Another thing they make sure to do is talk to people as an individual, one on one. They do not fair well in group atmospheres, where they regularly trip themselves up with their previous lies to group members on a 1 to 1 basis. Because they don't care they will show little remorse if any, because they probably just totally forgot they'd previously lied to you about it. When questioned they will be totally blank like a mannequin in a shop window.

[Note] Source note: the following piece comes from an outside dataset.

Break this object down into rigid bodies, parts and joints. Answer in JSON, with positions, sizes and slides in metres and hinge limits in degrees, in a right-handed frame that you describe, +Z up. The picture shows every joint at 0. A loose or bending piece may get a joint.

They won't admit they're a psychopath unless it feeds into their inflated ego, or they derive some benefit from it. That's why psychopaths in prison are so happy to play along and meet psychiatrists, simply to relieve the ever present boredom they feel. If you suspect someone is a psychopath, you will probably feel like after spending a lot of time with them they just don't "click" like your other friends. You'll think "i've known this guy/girl for the best part of a decade, but I simply feel little or nothing for them compared to my other 'real' friends". Once you've figured out someone is a psychopath, continue to be pleasant with them, but cut them out of your life as thoroughly as possible. Even if it is a family member (especially if it is a family member). There may be people when you look back retrospectively, who just lied to your face compulsively, and you will have never known why or what the incentive was. They will most likely be on the spectrum somewhere.